* start *
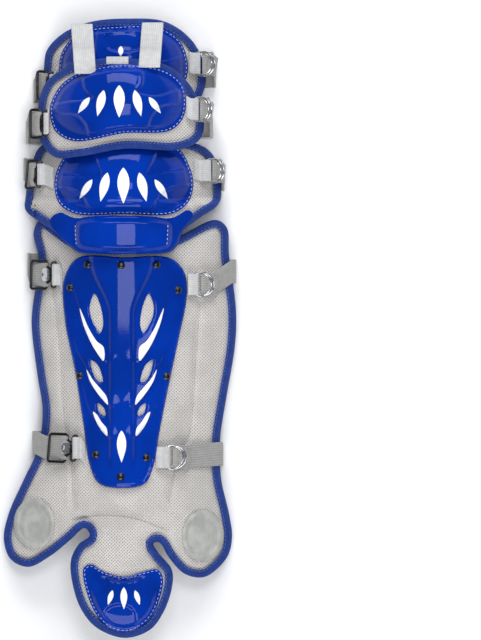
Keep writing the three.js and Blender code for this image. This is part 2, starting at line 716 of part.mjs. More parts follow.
// The way from a piece of hardware down over the wing's edge to the floor.
function overEdge(surface, outline, from, edgeAlong, side) {
  const y = alongToY(edgeAlong);
  const edge = edgeAt(outline, y, side);
  const past = STRAP_GAP + STRAP_WALL / 2;
  const points = [];
  const outermost = side * Math.max(side * edge, side * from.x) + side * past;
  if (side * (edge - from.x) > 2.5 * LEAST_STEP) {
    const start = { x: from.x + side * 2 * LEAST_STEP, y: THREE.MathUtils.lerp(from.y, y, 0.2) };
    points.push(...restingPoints(surface, start, { x: edge, y }, ELASTIC_WIDTH));
  }
  const shoulder = Math.min(points.at(-1)?.z ?? from.z, from.z) - past;
  const upright = outermost + side * EDGE_STAND_OFF;
  const turnedUnder = outermost - side * (past + CLEARANCE);
  points.push(new THREE.Vector3(upright, y, Math.max(shoulder, 3 * STRAP_WALL)));
  points.push(new THREE.Vector3(upright, y, 1.6 * STRAP_WALL));
  points.push(new THREE.Vector3(turnedUnder, y, STRAP_WALL / 2));
  return points;
}

function addStrapRow(row) {
  const pad = pads[row.pad];
  const outline = outlines[row.pad];
  const acrossWay = new THREE.Vector3(0, 1, 0);
  const hookX = acrossToX(row.hookEnd.across) - row.hookLength / 2;
  const ringX = acrossToX(row.ring.across);

  const hookY = alongToY(row.hookEnd.along);
  const hook = seatOn(buckle(row.hookLength), pad.skin, hookX, hookY, true);
  addPiece(`${row.name}_hook`, hook.geometry, COLOURS.black);
  const torus = new THREE.TorusGeometry(RING_RADIUS, RING_WIRE, WIRE_SIDES, RING_SIDES);
  const ring = seatOn(torus, pad.skin, ringX, alongToY(row.ring.along), true);
  addPiece(`${row.name}_ring`, ring.geometry, COLOURS.steel);

  // The tabs lie on the pad and end over the ring and over the hook's inner slot.
  const half = row.hookLength / 2;
  const ringReach = RING_RADIUS + RING_WIRE + HARDWARE_MARGIN;
  const overHook = overHardware(hook.place, FRAME_WALL, half + HARDWARE_MARGIN, MIDDLE_GAP);
  const overRing = overHardware(ring.place, RING_WIRE * 2, -ringReach, -MIDDLE_GAP);
  const tabs = [
    { name: "left", from: row.leftTab, end: overHook, side: -1 },
    { name: "right", from: row.rightTab, end: overRing, side: 1 },
  ];
  for (const { name, from, end, side } of tabs) {
    const start = { x: acrossToX(from.across), y: alongToY(from.along) };
    const stop = { x: end[0].x - side * 2 * LEAST_STEP, y: end[0].y };
    const isLong = side * (stop.x - start.x) > 1.5 * LEAST_STEP;
    const rest = isLong ? restingPoints(pad.skin, start, stop, WEBBING_WIDTH) : [];
    const tab = bentStrip([...rest, ...end], acrossWay, WEBBING_WIDTH, STRAP_WALL);
    addPiece(`${row.name}_tab_${name}`, tab, COLOURS.webbing);
  }

  // The elastic starts over the hook's outer slot, passes behind the leg and ends over the ring.
  const left = overHardware(hook.place, FRAME_WALL, -MIDDLE_GAP, -half - HARDWARE_MARGIN);
  const right = overHardware(ring.place, RING_WIRE * 2, MIDDLE_GAP, ringReach);
  const leftWay = overEdge(pad.skin, outline, left[1], row.leftEdge, -1);
  const rightWay = overEdge(pad.skin, outline, right[1], row.rightEdge, 1);
  const path = [...left, ...leftWay, ...rightWay.reverse(), ...right.reverse()];
  addPiece(`${row.name}_strap`, bentStrip(path, acrossWay, ELASTIC_WIDTH, STRAP_WALL), COLOURS.elastic);
}

// The two webbing straps that tie the thigh flap to the upper knee flap.
function addLiftStraps() {
  const capOrPad = (x, y) => Math.max(thigh.skin(x, y), thighCapTop(x, y));
  const flapEdge = alongToY(OUTLINES.upper[4][1]) + LATTICE / 2;
  for (const strap of LIFT_STRAPS) {
    const x = acrossToX(strap.across);
    const top = alongToY(strap.top);
    const bottom = alongToY(strap.bottom);
    const stops = [top];
    for (let line = Math.floor(top / LATTICE); line * LATTICE > bottom + LEAST_STEP; line -= 1) {
      stops.push(line * LATTICE);
    }
    stops.push(bottom);
    const path = stops.map((y) => {
      const surface = y > flapEdge ? capOrPad : upper.skin;
      const height = highestAcross(surface, x, y, WEBBING_WIDTH / 2, 0);
      return new THREE.Vector3(x, y, height + STRAP_GAP + STRAP_WALL / 2);
    });
    const acrossWay = new THREE.Vector3(1, 0, 0);
    addPiece(strap.name, bentStrip(path, acrossWay, WEBBING_WIDTH, STRAP_WALL), COLOURS.webbing);
  }
}

// The small webbing tab on the upper knee flap's top edge.
function addCentreTab() {
  const corners = [[-0.11, 0.9245], [0.076, 0.9245], [0.076, 0.935], [-0.11, 0.935]];
  const outline = corners.map(([across, along]) => (
    new THREE.Vector2(acrossToX(across), alongToY(along))
  ));
  const under = (x, y) => upper.skin(x, y) + LAYER_GAP;
  layer("centre_tab", outline, under, (x, y) => under(x, y) + TAB_WALL, COLOURS.webbing);
}

function addKneeFront() {
  const gussetUnder = (x, y) => knee.skin(x, y) + LAYER_GAP;
  const gussetTop = (x, y) => gussetUnder(x, y) + GUSSET_WALL;
  layer("knee_gusset", outlines.gusset, gussetUnder, gussetTop, COLOURS.shell);
  const barUnder = (x, y) => gussetTop(x, y) + LAYER_GAP;
  layer("knee_bar", outlines.bar, barUnder, (x, y) => barUnder(x, y) + BAR_HEIGHT, COLOURS.shell);
}

addPad("shin", "shin");
addPad("knee", "knee");
addPad("upper_knee", "upper");
addPad("thigh", "thigh");
const plateTop = addPlate();
addRivets(plateTop);
addDiscs();
addCap("knee_cap", outlines.kneeCap, knee.skin, kneeCapTop);
addCap("upper_knee_cap", outlines.upperCap, upper.skin, upperCapTop);
addCap("thigh_cap", outlines.thighCap, thigh.skin, thighCapTop);
addCap("toe_cap", outlines.toeCap, shin.skin, capTop(outlines.toeCap, shin.skin, TOE_CAP_DOME));
addKneeFront();
addLiftStraps();
addCentreTab();
ROWS.forEach(addStrapRow);

// The origin is the middle of the underside.
const box = new THREE.Box3().setFromObject(guard);
const middle = box.getCenter(new THREE.Vector3());
guard.position.set(-middle.x, -middle.y, -box.min.z);

export default guard;
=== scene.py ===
"""The looks of a catcher's leg guard that lies face up: padded mesh cushions with knit edge tape,
glossy moulded caps and shin plate, black rivets and hooks, wire rings and woven straps."""
import math
from collections import namedtuple

import bpy
import numpy as np
from bpy.props import FloatProperty, FloatVectorProperty, PointerProperty
from bpy.types import Operator, Panel, PropertyGroup
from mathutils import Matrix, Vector
from mathutils.geometry import delaunay_2d_cdt


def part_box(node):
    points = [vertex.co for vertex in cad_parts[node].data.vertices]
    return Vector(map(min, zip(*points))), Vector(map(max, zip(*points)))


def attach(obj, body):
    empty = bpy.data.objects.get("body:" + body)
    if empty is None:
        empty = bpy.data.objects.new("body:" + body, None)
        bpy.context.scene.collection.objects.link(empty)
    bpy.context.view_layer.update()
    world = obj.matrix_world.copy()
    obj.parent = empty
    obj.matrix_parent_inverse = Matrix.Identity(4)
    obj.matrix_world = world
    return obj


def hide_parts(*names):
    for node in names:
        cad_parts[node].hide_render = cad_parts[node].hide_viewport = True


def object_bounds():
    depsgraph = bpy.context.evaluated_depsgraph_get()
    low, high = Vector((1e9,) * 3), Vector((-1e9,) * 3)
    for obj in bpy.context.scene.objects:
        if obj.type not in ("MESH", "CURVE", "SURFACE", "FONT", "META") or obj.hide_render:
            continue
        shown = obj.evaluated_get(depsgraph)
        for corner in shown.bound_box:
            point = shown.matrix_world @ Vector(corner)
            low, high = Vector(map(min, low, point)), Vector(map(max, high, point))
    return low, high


bl_info = {
    "name": "Catcher leg guard",
    "version": (1, 0, 0),
    "blender": (4, 5, 0),
    "location": "View3D > Sidebar > Leg guard",
    "description": "Builds the padded leg guard around its packed frame",
    "category": "Add Mesh",
}

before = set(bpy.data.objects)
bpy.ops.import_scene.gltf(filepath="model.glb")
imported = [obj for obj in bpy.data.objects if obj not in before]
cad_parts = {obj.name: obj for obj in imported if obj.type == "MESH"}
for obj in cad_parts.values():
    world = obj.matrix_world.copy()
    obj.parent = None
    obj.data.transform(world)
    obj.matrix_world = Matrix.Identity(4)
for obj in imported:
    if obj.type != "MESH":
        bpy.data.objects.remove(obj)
CAD_LOW, CAD_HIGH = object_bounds()

MM = 0.001
UP = np.array([0.0, 0.0, 1.0])
ACROSS = np.array([1.0, 0.0, 0.0])
ALONG = np.array([0.0, 1.0, 0.0])

# Overall sizes, as the frame has them.
LENGTH = 730 * MM
WIDTH = 278 * MM
TOE_Y = CAD_LOW.y + 0.7 * MM
MIDDLE_X = 0.5 * MM
SHIN_ARCH = 86 * MM
KNEE_ARCH = 97 * MM
UPPER_ARCH = 114 * MM
THIGH_ARCH = 84 * MM
WING_LIFT = 4.5 * MM
UPPER_WING_LIFT = 38 * MM
PAD_THICKNESS = 14 * MM
FLAP_THICKNESS = 11 * MM
EDGE_THINNING = 0.4
EDGE_POWER = 6
CROWN_ROUNDNESS = 0.5
BINDING_WIDTH = 9 * MM
BINDING_PROUD = 0.8 * MM
LAYER_GAP = 0.5 * MM
CAP_RIM = 3 * MM
CAP_DOME = 13 * MM
TOE_CAP_DOME = 7 * MM
DOME_POWER = 3
SPINE_ACROSS = 0.017
SHIN_TOP_END = 0.705

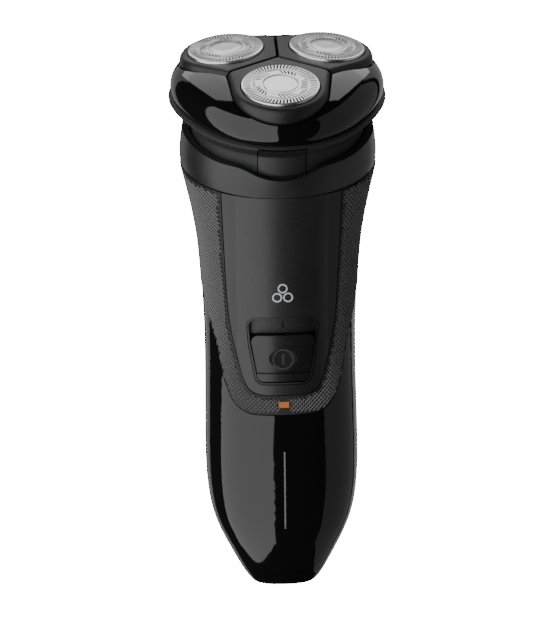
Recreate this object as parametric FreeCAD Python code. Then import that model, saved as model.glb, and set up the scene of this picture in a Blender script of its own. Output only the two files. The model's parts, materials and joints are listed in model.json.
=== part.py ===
import FreeCAD, Part
import math
import os

# Electric shaver with three rotary cutters on a pivoting, hinged head.
# Millimetres. The origin is the centre of the flat base, +Z is up, the front faces -Y
# and +X is on the right of someone who looks at the front.

V = FreeCAD.Vector
X_AXIS = V(1, 0, 0)
Y_AXIS = V(0, 1, 0)
Z_AXIS = V(0, 0, 1)
FAR = 100.0

# ---- driving dimensions: handle ----
HEAD_TILT = 17.3            # degrees the head leans forward
HEAD_CENTRE = V(0, -8.0, 167.5)
SEAM_DEPTH = 32.0           # from the cutter tops down the head axis to the collar seam
WALL = 2.6
SKIN = 1.2                  # thickness of the grip and the front panel
SEAM_GAP = 0.25
BASE_CAP_HEIGHT = 5.0
SECTION_POINTS = 40
PARTING_LOW = 0.5           # y of the parting face between the housings at the base
PARTING_HIGH = 4.0          # and at the collar

# ---- driving dimensions: head, measured along its own axis from the cutter tops ----
CUTTER_CIRCLE = 17.6        # spindle axes from the head axis
CUTTER_LEAN = 5.0           # degrees each cutter faces outwards
CAP_RADIUS = 11.4
HOLDER_TOP = -0.8
HOLDER_SKIRT = -6.9
HOLDER_WALL = 1.3
HOLDER_GAP = 0.35           # half of the gap between two holders
LEDGE = -8.2
RIM = -12.3                 # lower edge of the top frame
NECK_TOP = -12.5
PIVOT = -24.0               # height of the neck's pivot
BALL_RADIUS = 26.3          # ball-shaped skirt of the neck round the pivot
COLLAR_CLEARANCE = 0.6
HINGE_Y = 31.4              # head hinge pin behind the top frame
HINGE_W = -12.4
PETAL_ANGLES = (-90.0, 30.0, 150.0)
PETAL_NAMES = ("front", "right", "left")

# ---- driving dimensions: drive ----
GEAR_MODULE = 0.8
CENTRAL_TEETH = 26
PLANET_TEETH = 18
PRESSURE_ANGLE = math.radians(25)
BACKLASH = 0.16
GEAR_LOW = -16.2
GEAR_HIGH = -13.7

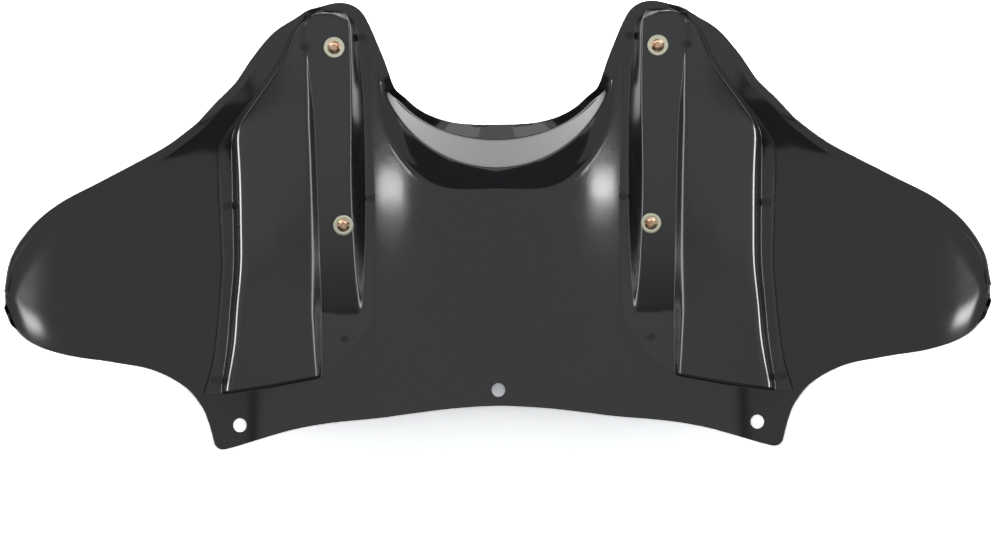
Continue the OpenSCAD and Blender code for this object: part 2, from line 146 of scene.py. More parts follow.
# Samples between two stations or lines
STATION_STEPS = 8
COLUMN_ROWS = 52
TERRACE_ROWS = 66
ROW_STEPS = [2, 2, 4, 4, 2, 6, 6, 2, 2]


# Shapes shared by the pieces

def ease(a, b, s):
    f = min(1.0, max(0.0, (s - a) / (b - a)))
    return f * f * (3 - 2 * f)


def curve(table, at):
    """Smooth curve through a table of (at, value) pairs."""
    last = len(table) - 1
    i = min(last - 1, max(0, bisect.bisect_right([row[0] for row in table], at) - 1))

    def slope(k):
        a, b = table[max(0, k - 1)], table[min(last, k + 1)]
        return (b[1] - a[1]) / (b[0] - a[0])

    gap = table[i + 1][0] - table[i][0]
    f = min(1.0, max(0.0, (at - table[i][0]) / gap))
    a, b, rise = slope(i) * gap, slope(i + 1) * gap, table[i + 1][1] - table[i][1]
    return table[i][1] + f * (a + f * (3 * rise - 2 * a - b + f * (a + b - 2 * rise)))


def straight(table, at):
    """Straight lines through a table of (at, value) pairs."""
    for (x0, y0), (x1, y1) in zip(table, table[1:]):
        if at <= x1:
            return y0 + (y1 - y0) * max(0.0, at - x0) / (x1 - x0)
    return table[-1][1]


def on_curve(points, s):
    """Smooth curve through points, read at station s, mirrored at the centre line."""
    last = len(points) - 1
    i = max(0, min(int(s), last - 1))
    f = s - i
    a = points[i - 1] if i > 0 else (-points[1][0], points[1][1])
    b, c = points[i], points[i + 1]
    d = points[i + 2] if i < last - 1 else (2 * c[0] - b[0], 2 * c[1] - b[1])
    return Vector([
        0.5 * (2 * b[k] + (c[k] - a[k]) * f + (2 * a[k] - 5 * b[k] + 4 * c[k] - d[k]) * f * f
               + (3 * b[k] - a[k] - 3 * c[k] + d[k]) * f ** 3) for k in range(2)])


def face_back(x, y):
    """Distance of the plain face back from its own middle."""
    return PLAN_R - math.sqrt(PLAN_R * PLAN_R - x * x) + y * y / (2 * DISH_R)


def ledge(x, y):
    """Rise of the face at the ledge beside a leg, which runs in under the panel's slanting edge."""
    x = abs(x)
    return (LEG_LEDGE * ease(158, 176, x) * (1 - ease(-180, -70, y))
            * ease(-13, -4, x - curve(OUTER_EDGE, y)))


def flange_back(x, y):
    return face_back(x, y) + ledge(x, y) + PANEL_GAP + PANEL_WALL


def terrace_plane(x, y):
    low = flange_back(TOP_BOLT[0], TERRACE_END) + TERRACE_FOOT
    high = face_back(LEG_BOLT[0], PANEL_TOP) + TERRACE_H
    return low + (high - low) * (TERRACE_END - y) / (TERRACE_END - PANEL_TOP) + 0.22 * (x - TOP_BOLT[0])


def terrace_back(x, y):
    flat = flange_back(x, y)
    fall = ease(TERRACE_END, TERRACE_END + TERRACE_FALL, y)
    return flat + (1 - fall) * max(0.0, terrace_plane(x, y) - flat)


def middle_back(x, y):
    return terrace_plane(x, y) + FIELD_H / DRAWN_FIELD_H * curve(FIELD_STEP, y)


def outer_back(x, y):
    return face_back(x, y) + OUTER_H - 3 * ease(30, 110, y)


# The frame's origin is the middle of the four bracket bolts
BRACKET_Y = (LEG_BOLT[1] + TOP_BOLT[1]) / 2
BRACKET_BACK = (terrace_plane(*LEG_BOLT) + terrace_plane(*TOP_BOLT)) / 2
LEAN = Matrix(((1, 0, 0), (0, math.sin(RAKE), math.cos(RAKE)), (0, math.cos(RAKE), -math.sin(RAKE))))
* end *
## Task to carry out
Transcribe the lines beginning at the one that contains "of the underside." and ending at the one that contains "shown = obj.evaluated_get(depsgraph)", with nothing added or left out.

## Response to this exercise
// The origin is the middle of the underside.
const box = new THREE.Box3().setFromObject(guard);
const middle = box.getCenter(new THREE.Vector3());
guard.position.set(-middle.x, -middle.y, -box.min.z);

export default guard;
=== scene.py ===
"""The looks of a catcher's leg guard that lies face up: padded mesh cushions with knit edge tape,
glossy moulded caps and shin plate, black rivets and hooks, wire rings and woven straps."""
import math
from collections import namedtuple

import bpy
import numpy as np
from bpy.props import FloatProperty, FloatVectorProperty, PointerProperty
from bpy.types import Operator, Panel, PropertyGroup
from mathutils import Matrix, Vector
from mathutils.geometry import delaunay_2d_cdt


def part_box(node):
    points = [vertex.co for vertex in cad_parts[node].data.vertices]
    return Vector(map(min, zip(*points))), Vector(map(max, zip(*points)))


def attach(obj, body):
    empty = bpy.data.objects.get("body:" + body)
    if empty is None:
        empty = bpy.data.objects.new("body:" + body, None)
        bpy.context.scene.collection.objects.link(empty)
    bpy.context.view_layer.update()
    world = obj.matrix_world.copy()
    obj.parent = empty
    obj.matrix_parent_inverse = Matrix.Identity(4)
    obj.matrix_world = world
    return obj


def hide_parts(*names):
    for node in names:
        cad_parts[node].hide_render = cad_parts[node].hide_viewport = True


def object_bounds():
    depsgraph = bpy.context.evaluated_depsgraph_get()
    low, high = Vector((1e9,) * 3), Vector((-1e9,) * 3)
    for obj in bpy.context.scene.objects:
        if obj.type not in ("MESH", "CURVE", "SURFACE", "FONT", "META") or obj.hide_render:
            continue
        shown = obj.evaluated_get(depsgraph)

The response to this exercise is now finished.